A twenty-year-old man from Afghanistan has become the first person from his country to attend the U.S. Military Academy at West Point, New York since the end of the Taleban regime. Like other new cadets, he is bracing for the shock of a military education.

The United States Military Academy at West Point welcomed its first Afghan cadet since 1989. Twenty-year-old Shoaib Yosoufzai was accepted under the academy's long-running international cadet program, which allows candidates from around the world to attend the prestigious institution.

Yosoufzai is no stranger to the military, however. His father is a dean at an Afghan military academy. He decided not to attend that academy and chose instead to apply to West Point -- a move he believes will enable him to help his country's military become more professional.

Yosoufzai says, "It is an honor for my people and for my country, and I will try my best in order to save the reputation of my country, and in order to try my best to be a good ambassador for my country."
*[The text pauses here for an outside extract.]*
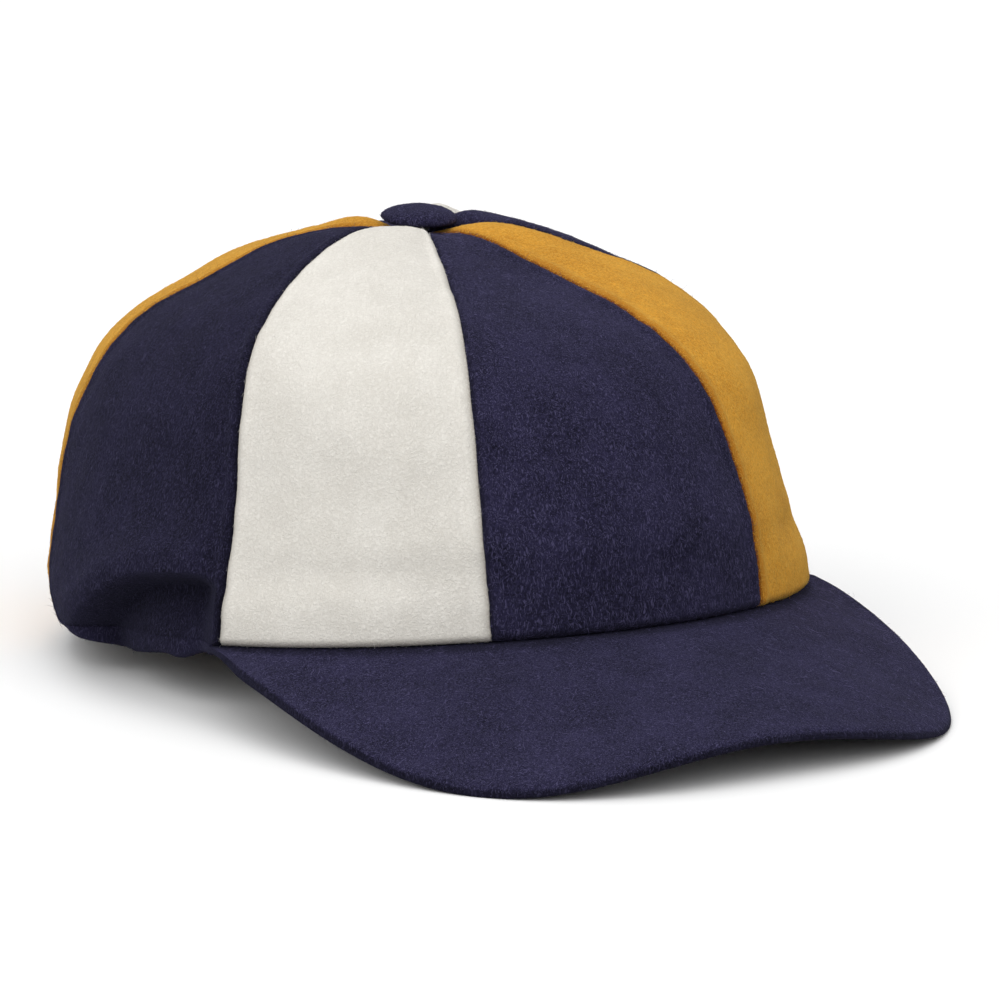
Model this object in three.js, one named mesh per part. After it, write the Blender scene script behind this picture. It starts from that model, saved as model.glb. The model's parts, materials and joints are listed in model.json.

Nearly 1300 students were accepted this year, including 21 international cadets and 189 women.

New cadets will complete six and a half weeks of basic training. They will participate in rigorous physical training, long marches and tactical maneuvers. Upon completion of the training, cadets will be formally accepted into the Corps of Cadets.

Though Yosoufzai realizes it will be a long, hard journey, he has found adjusting to America hasn't been as difficult as he thought. "I have a totally different perspective of America because, before coming to United States, I just heard about America through the media, through radio and television, but now I have a different perspective because now I meet the American people and I know that they are really helpful and friendly with Afghans."

Yosoufzai's class includes cadets from every state in the U.S. and 21 countries.